"""

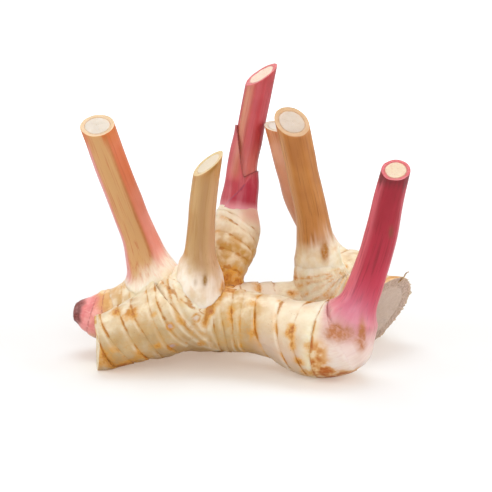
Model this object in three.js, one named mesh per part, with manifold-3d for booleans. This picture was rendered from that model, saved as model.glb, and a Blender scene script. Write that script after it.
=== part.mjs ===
// A fresh greater galangal root: one branching rhizome with ringed limbs, the cut stubs of its
// leafy stems, the leaf sheath that wraps one of them, and a pink shoot bud.
// Units are millimetres. +Z is up, +X runs along the root's longest side, and -Y is its front.
import * as THREE from "three";
import { ParametricGeometry } from "three/addons/geometries/ParametricGeometry.js";
import { mergeVertices } from "three/addons/utils/BufferGeometryUtils.js";
import Module from "manifold-3d";

const wasm = await Module();
wasm.setup();

// ---- driving dimensions ----
const ORIGIN = [-1.18, 5.41, 0]; // middle of the root's footprint, in the frame of the stations below
const GAP = 0.3; // clearance between neighbouring pieces
const RING_PITCH = 8.5; // leaf scars stand this far apart along a limb
const RING_STEP = 0.7; // how far the lip of a leaf scar stands proud of the next internode
const RING_FOOT = 0.8; // length of the slope below a lip
const LUMP = 0.035; // unevenness of a limb's section, as a share of its radius
const CUT_BLOCK = 400; // side of the block that trims an end flat

// Each station is [x, y, z, radius] of a round section.
const LIMBS = {
  left: [
    [-82, -17, 11.8, 12.6],
    [-70, -16, 12.4, 13],
    [-60, -16, 15.2, 14.2],
    [-50, -15.3, 18.8, 15.3],
    [-40, -14, 22.3, 16.7],
    [-31, -12.5, 26.8, 16.2],
    [-26, -12.5, 31.5, 12.6],
    [-24, -12.5, 35, 8.5],
  ],
  heart: [
    [-33, -12, 22.5, 15.8],
    [-22, -11.5, 23.8, 16.6],
    [-12, -9.5, 24, 15],
  ],
  front: [
    [-18, -9.5, 22.5, 13],
    [-9, -12.5, 22.8, 14.3],
    [2, -17, 22.8, 14],
    [13.5, -22, 21.9, 14.6],
    [25, -26.5, 19.3, 16.3],
    [37, -30, 17.3, 17.2],
    [48, -31, 17.2, 17.2],
  ],
  left_rear: [
    [-22, 0, 20, 14.5],
    [-32, 4, 20.5, 15],
    [-40, 6.5, 22.5, 15],
    [-43, 7.5, 29, 12],
  ],
  bud_arm: [
    [-42, 5.5, 19.5, 14],
    [-52, 6.5, 19.8, 14.3],
    [-60, 7, 19.3, 13.6],
    [-65, 7, 19, 12.6],
  ],
  bridge: [
    [-20, 0, 24, 13.5],
    [-13, 12, 14.3, 14.8],
    [-2, 18, 19.5, 13],
    [12, 20.5, 21.6, 11.6],
    [26, 22, 20, 13],
  ],
  riser: [
    [-9, 18, 22, 9],
    [-8, 20.5, 31, 6.8],
    [-7.6, 23.5, 39, 8.6],
    [-6.6, 28, 48, 11.6],
    [-5, 32, 57, 12.3],
    [-4, 35, 65, 10.5],
  ],
  rear: [
    [86, 0, 15, 16.5],
    [74, 7, 17.9, 17.6],
    [63, 12, 17.6, 18.6],
    [52, 16.5, 19.8, 18.8],
    [44, 20, 22.5, 18],
    [39, 21.5, 28, 14.8],
    [37, 22, 33, 10.5],
  ],
  rear_shoulder: [
    [61, 25, 24, 14],
    [54, 36, 29, 14.4],
    [45, 43.5, 30, 13],
  ],
};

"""

→ **Written problem**
Extract all of the data shown above and repeat it verbatim.

→ **Response to this exercise**
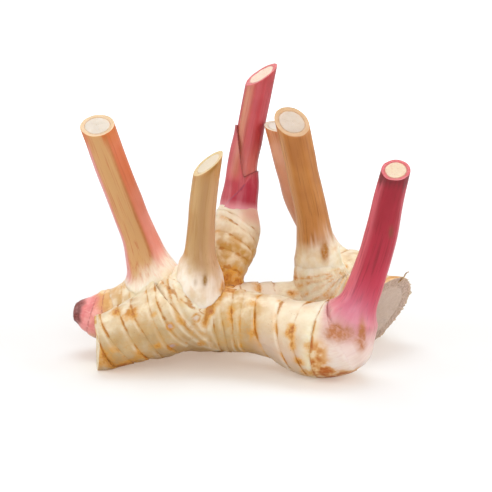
Model this object in three.js, one named mesh per part, with manifold-3d for booleans. This picture was rendered from that model, saved as model.glb, and a Blender scene script. Write that script after it.
=== part.mjs ===
// A fresh greater galangal root: one branching rhizome with ringed limbs, the cut stubs of its
// leafy stems, the leaf sheath that wraps one of them, and a pink shoot bud.
// Units are millimetres. +Z is up, +X runs along the root's longest side, and -Y is its front.
import * as THREE from "three";
import { ParametricGeometry } from "three/addons/geometries/ParametricGeometry.js";
import { mergeVertices } from "three/addons/utils/BufferGeometryUtils.js";
import Module from "manifold-3d";

const wasm = await Module();
wasm.setup();

// ---- driving dimensions ----
const ORIGIN = [-1.18, 5.41, 0]; // middle of the root's footprint, in the frame of the stations below
const GAP = 0.3; // clearance between neighbouring pieces
const RING_PITCH = 8.5; // leaf scars stand this far apart along a limb
const RING_STEP = 0.7; // how far the lip of a leaf scar stands proud of the next internode
const RING_FOOT = 0.8; // length of the slope below a lip
const LUMP = 0.035; // unevenness of a limb's section, as a share of its radius
const CUT_BLOCK = 400; // side of the block that trims an end flat

// Each station is [x, y, z, radius] of a round section.
const LIMBS = {
  left: [
    [-82, -17, 11.8, 12.6],
    [-70, -16, 12.4, 13],
    [-60, -16, 15.2, 14.2],
    [-50, -15.3, 18.8, 15.3],
    [-40, -14, 22.3, 16.7],
    [-31, -12.5, 26.8, 16.2],
    [-26, -12.5, 31.5, 12.6],
    [-24, -12.5, 35, 8.5],
  ],
  heart: [
    [-33, -12, 22.5, 15.8],
    [-22, -11.5, 23.8, 16.6],
    [-12, -9.5, 24, 15],
  ],
  front: [
    [-18, -9.5, 22.5, 13],
    [-9, -12.5, 22.8, 14.3],
    [2, -17, 22.8, 14],
    [13.5, -22, 21.9, 14.6],
    [25, -26.5, 19.3, 16.3],
    [37, -30, 17.3, 17.2],
    [48, -31, 17.2, 17.2],
  ],
  left_rear: [
    [-22, 0, 20, 14.5],
    [-32, 4, 20.5, 15],
    [-40, 6.5, 22.5, 15],
    [-43, 7.5, 29, 12],
  ],
  bud_arm: [
    [-42, 5.5, 19.5, 14],
    [-52, 6.5, 19.8, 14.3],
    [-60, 7, 19.3, 13.6],
    [-65, 7, 19, 12.6],
  ],
  bridge: [
    [-20, 0, 24, 13.5],
    [-13, 12, 14.3, 14.8],
    [-2, 18, 19.5, 13],
    [12, 20.5, 21.6, 11.6],
    [26, 22, 20, 13],
  ],
  riser: [
    [-9, 18, 22, 9],
    [-8, 20.5, 31, 6.8],
    [-7.6, 23.5, 39, 8.6],
    [-6.6, 28, 48, 11.6],
    [-5, 32, 57, 12.3],
    [-4, 35, 65, 10.5],
  ],
  rear: [
    [86, 0, 15, 16.5],
    [74, 7, 17.9, 17.6],
    [63, 12, 17.6, 18.6],
    [52, 16.5, 19.8, 18.8],
    [44, 20, 22.5, 18],
    [39, 21.5, 28, 14.8],
    [37, 22, 33, 10.5],
  ],
  rear_shoulder: [
    [61, 25, 24, 14],
    [54, 36, 29, 14.4],
    [45, 43.5, 30, 13],
  ],
};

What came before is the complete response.